* **Problem**: Report only the number of lines in the records that contain the word "import".

+ + + + +

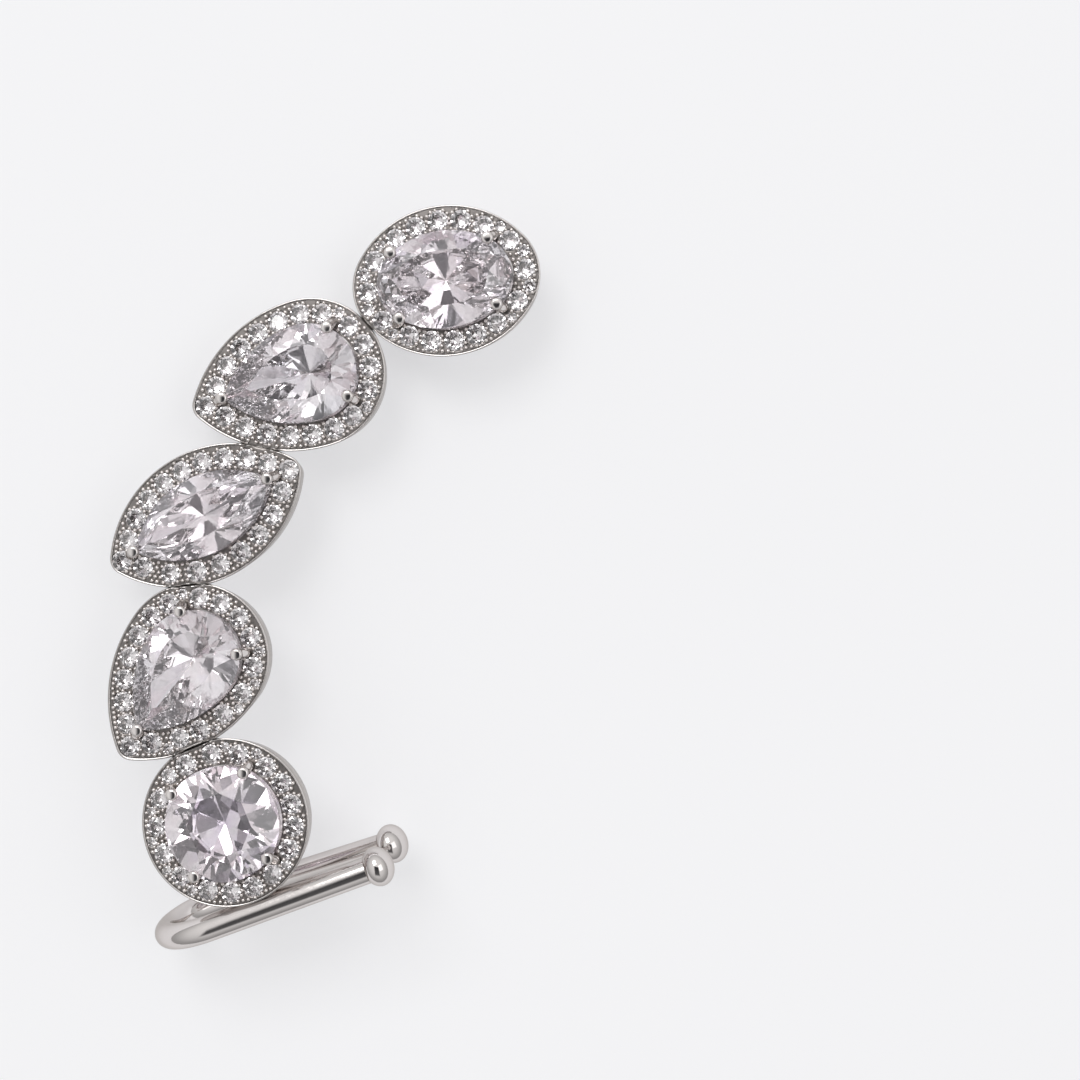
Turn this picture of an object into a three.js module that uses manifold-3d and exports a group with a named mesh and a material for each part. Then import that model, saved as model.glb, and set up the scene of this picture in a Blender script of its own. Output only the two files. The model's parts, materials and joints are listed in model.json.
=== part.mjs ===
// Ear cuff in millimetres: five cut stones, each in a pave halo, in a curved row on a hairpin clip.
// The row is drawn flat, with its faces up, its long way along y and the clip at the low end.
// It is then turned to lie on its back the way it settles by itself.

import * as THREE from "three";
import { mergeVertices } from "three/addons/utils/BufferGeometryUtils.js";
import { ConvexHull } from "three/addons/math/ConvexHull.js";
import Module from "manifold-3d";

const wasm = await Module();
wasm.setup();

// Width of the pear and oval stones, and the widths of the other two cuts as shares of it.
const stoneWidth = 5;
const roundShare = 1.2;
const marquiseShare = 0.8;

// The cuts. tip and tail are how far a stone reaches to either side of its middle, which is the middle of its
// widest part. nose is the radius that rounds its ends, and draw is how much further than at its sides the
// halo runs on at its points. All four are shares of the width.
const cuts = {
  round: { width: stoneWidth * roundShare, tip: 0.5, tail: 0.5, nose: 0, draw: 0 },
  pear: { width: stoneWidth, tip: 0.93, tail: 0.5, nose: 0, draw: 0.08 },
  marquise: { width: stoneWidth * marquiseShare, tip: 1, tail: 1, nose: 0, draw: 0.05 },
  oval: { width: stoneWidth, tip: 0.7, tail: 0.7, nose: 0.4, draw: 0 },
};

// The five settings, from the clip upward. axis is the bearing of the stone's tip, step is the bearing of its
// middle from the one before, and prongs are bearings round the middle from the tip, all in degrees.
// lap is how far the setting's rim runs into the one before it, in millimetres, where the two are soldered.
const settings = [
  { name: "round", cut: cuts.round, axis: 0, step: 0, lap: 0, prongs: [66, 148, 243, 326] },
  { name: "pear_low", cut: cuts.pear, axis: 233.5, step: 100.57, lap: 0.3, prongs: [0, 132, 228] },
  { name: "marquise", cut: cuts.marquise, axis: 28.2, step: 85.74, lap: 0.25, prongs: [0, 180] },
  { name: "pear_mid", cut: cuts.pear, axis: 197, step: 53.02, lap: 0.15, prongs: [0, 132, 228] },
  { name: "oval", cut: cuts.oval, axis: 8, step: 33.69, lap: 0.06, prongs: [34, 146, 214, 326] },
];

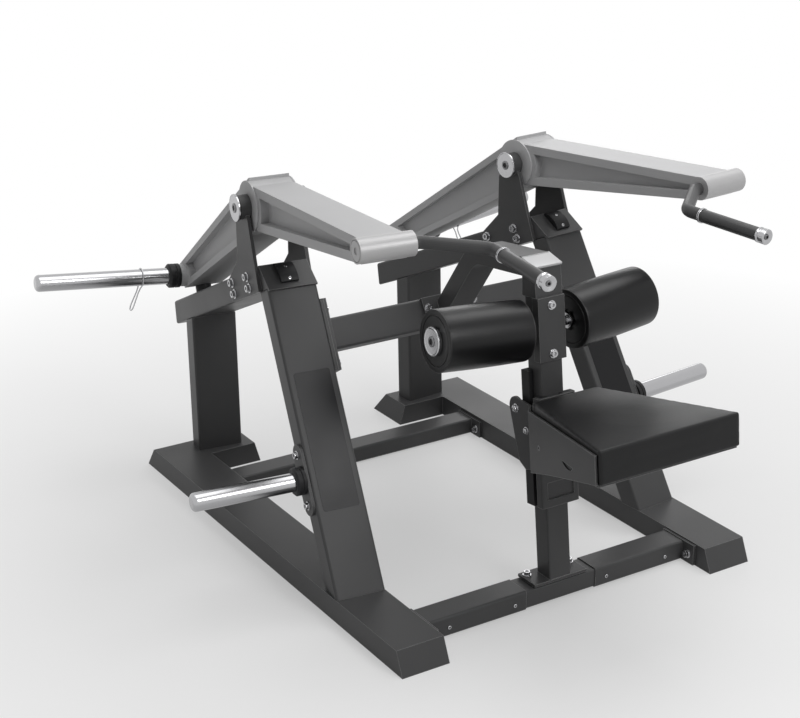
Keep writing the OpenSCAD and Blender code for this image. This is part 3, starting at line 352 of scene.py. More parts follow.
@dataclass(frozen=True)
class Layout:
    """Where the machine's working frames are, repeated from the CAD source, in mm and degrees."""

    toe: float = 6.36
    pivot: Point = (435.7, 851.3, 974.3)
    column_y: float = 113.0
    column_foot: float = 58.0
    column_lean: float = 6.84
    upright_fwd: float = 535.0
    upright_lean: float = 30.6
    rail_h: float = 65.0
    roller_z: float = 740.3
    roller_back: float = 8.0
    roller_sweep: float = 4.06
    roller_rise: float = 3.38
    elbow: Point = (-231.0, -819.0, 73.0)
    tip: Point = (-231.0, -1078.0, 64.8)

    def whole(self) -> Matrix:
        """The source's frame, whose Y starts at the rails' front."""
        return move(0, -ORIGIN_BACK, 0)

    def half(self, side: Side) -> Matrix:
        """Mirrors the left side."""
        return self.whole() @ Matrix.Diagonal((side.value, 1, 1, 1))

    def beside(self, side: Side) -> Matrix:
        """Frame of a side unit: X outboard, Y rearward, Z up from the floor under the pivot."""
        return self.half(side) @ move(self.pivot[0], self.pivot[1], 0) @ turn("Z", self.toe)

    def at_pivot(self, side: Side) -> Matrix:
        """Frame of a side unit at its pivot."""
        return self.beside(side) @ move(0, 0, self.pivot[2])

    def on_upright(self, side: Side, height: float) -> Matrix:
        """Frame on a leaning upright's middle line at a height, Z along the upright.

        Args:
            side: The machine's side.
            height: Height above the floor in mm.

        Returns:
            The frame's matrix.
        """
        back = math.tan(math.radians(self.upright_lean)) * (height - self.rail_h)
        foot = move(0, back - self.upright_fwd, height)
        return self.beside(side) @ foot @ turn("X", -self.upright_lean)

    def on_column(self, side: Side) -> Matrix:
        """Frame of the leaning seat column, Z along it, X toward a side."""
        foot = self.whole() @ move(0, self.column_y, self.column_foot)
        return foot @ turn("X", -self.column_lean) @ Matrix.Diagonal((side.value, 1, 1, 1))

    def on_roller(self, side: Side) -> Matrix:
        """Frame of a roller's shaft, Z outward along it from the machine's middle."""
        back = self.column_y - self.roller_back
        back += (self.roller_z - self.column_foot) * math.tan(math.radians(self.column_lean))
        middle = self.half(side) @ move(0, back, self.roller_z)
        return middle @ turn("Z", self.roller_sweep) @ turn("Y", 90 - self.roller_rise)

    def on_grip(self, side: Side) -> Matrix:
        """Frame of a handle's straight end, Z along it from the elbow."""
        along = self.handle().normalized()
        across = Vector((1, 0, 0))
        turned = Matrix((across, along.cross(across), along)).transposed().to_4x4()
        return self.at_pivot(side) @ Matrix.Translation(self.elbow) @ turned

    def handle(self) -> Vector:
        """The way from a handle's elbow to its tip in mm."""
        return Vector(self.tip) - Vector(self.elbow)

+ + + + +

* **Output of the exercise**: 5